### Work to do
Find every line in the records that holds the string "caption". Copy each one.

------ The data

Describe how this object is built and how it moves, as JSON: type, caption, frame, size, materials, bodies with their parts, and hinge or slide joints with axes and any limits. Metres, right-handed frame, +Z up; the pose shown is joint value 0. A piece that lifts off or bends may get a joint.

------------
------ The data

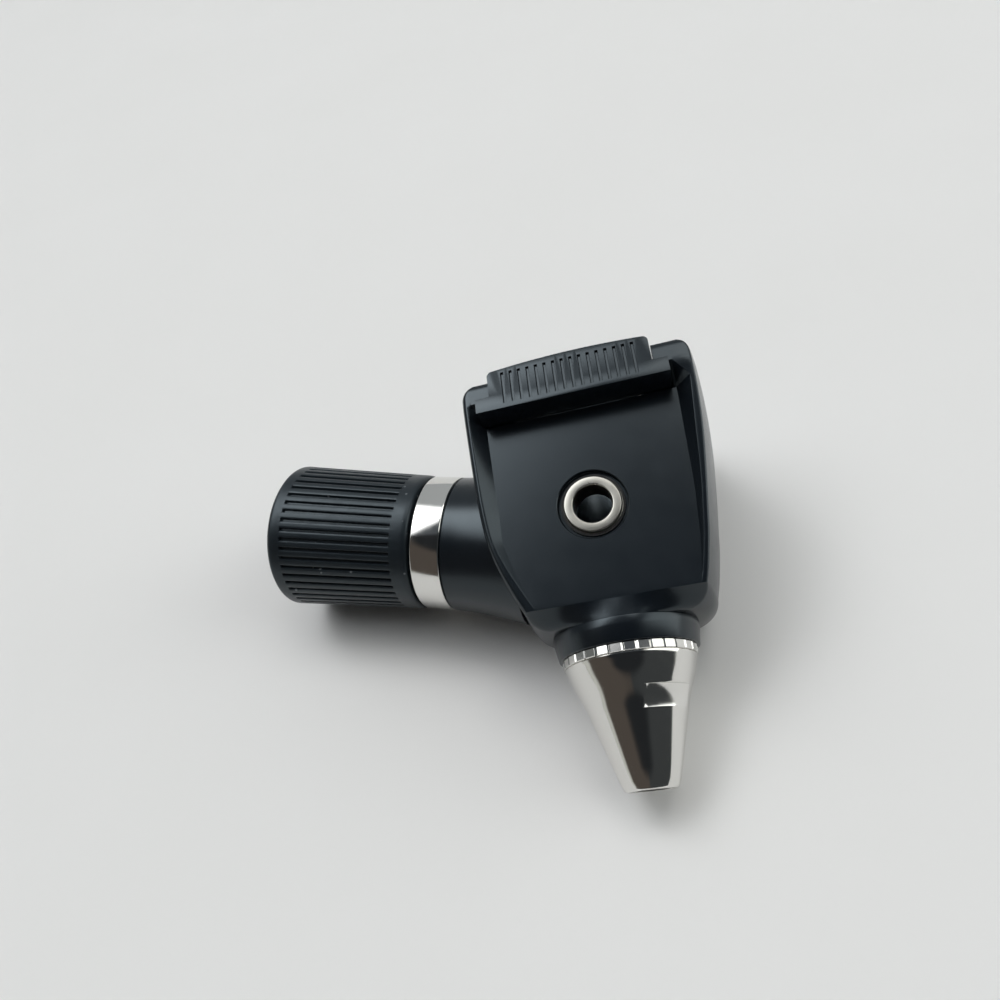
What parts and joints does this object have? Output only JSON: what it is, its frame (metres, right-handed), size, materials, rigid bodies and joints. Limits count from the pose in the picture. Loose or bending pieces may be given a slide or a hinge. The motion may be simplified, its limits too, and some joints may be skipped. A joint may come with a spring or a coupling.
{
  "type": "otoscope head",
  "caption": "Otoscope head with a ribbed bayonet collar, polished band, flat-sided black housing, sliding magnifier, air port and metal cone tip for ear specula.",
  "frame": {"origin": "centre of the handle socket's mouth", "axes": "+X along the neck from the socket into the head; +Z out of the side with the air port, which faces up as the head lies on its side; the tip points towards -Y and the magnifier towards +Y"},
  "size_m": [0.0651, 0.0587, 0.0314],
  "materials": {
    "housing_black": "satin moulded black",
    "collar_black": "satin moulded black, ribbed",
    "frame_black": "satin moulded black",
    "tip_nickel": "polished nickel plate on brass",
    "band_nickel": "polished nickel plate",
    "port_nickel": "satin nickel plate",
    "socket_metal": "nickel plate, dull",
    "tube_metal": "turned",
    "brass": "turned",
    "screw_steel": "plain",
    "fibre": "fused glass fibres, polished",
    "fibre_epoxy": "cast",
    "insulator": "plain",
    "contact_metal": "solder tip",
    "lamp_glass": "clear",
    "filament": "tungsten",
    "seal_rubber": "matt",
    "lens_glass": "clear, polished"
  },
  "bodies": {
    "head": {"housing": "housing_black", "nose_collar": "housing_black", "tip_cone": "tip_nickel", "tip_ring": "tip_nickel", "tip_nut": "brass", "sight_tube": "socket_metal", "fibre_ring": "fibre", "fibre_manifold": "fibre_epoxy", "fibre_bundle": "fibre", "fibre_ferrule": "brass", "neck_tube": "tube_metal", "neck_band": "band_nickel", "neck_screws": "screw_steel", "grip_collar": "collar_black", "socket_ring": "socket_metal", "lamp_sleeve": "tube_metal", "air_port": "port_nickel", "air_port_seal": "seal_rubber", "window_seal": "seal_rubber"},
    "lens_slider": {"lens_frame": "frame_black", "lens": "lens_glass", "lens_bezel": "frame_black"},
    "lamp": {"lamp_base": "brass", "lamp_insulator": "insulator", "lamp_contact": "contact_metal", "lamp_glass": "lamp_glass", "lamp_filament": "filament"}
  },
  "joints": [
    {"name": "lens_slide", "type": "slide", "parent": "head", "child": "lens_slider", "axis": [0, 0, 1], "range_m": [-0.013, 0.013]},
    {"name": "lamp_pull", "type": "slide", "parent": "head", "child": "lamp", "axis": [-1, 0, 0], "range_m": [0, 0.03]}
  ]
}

------------

### Complete response
Describe how this object is built and how it moves, as JSON: type, caption, frame, size, materials, bodies with their parts, and hinge or slide joints with axes and any limits. Metres, right-handed frame, +Z up; the pose shown is joint value 0. A piece that lifts off or bends may get a joint.
  "caption": "Otoscope head with a ribbed bayonet collar, polished band, flat-sided black housing, sliding magnifier, air port and metal cone tip for ear specula.",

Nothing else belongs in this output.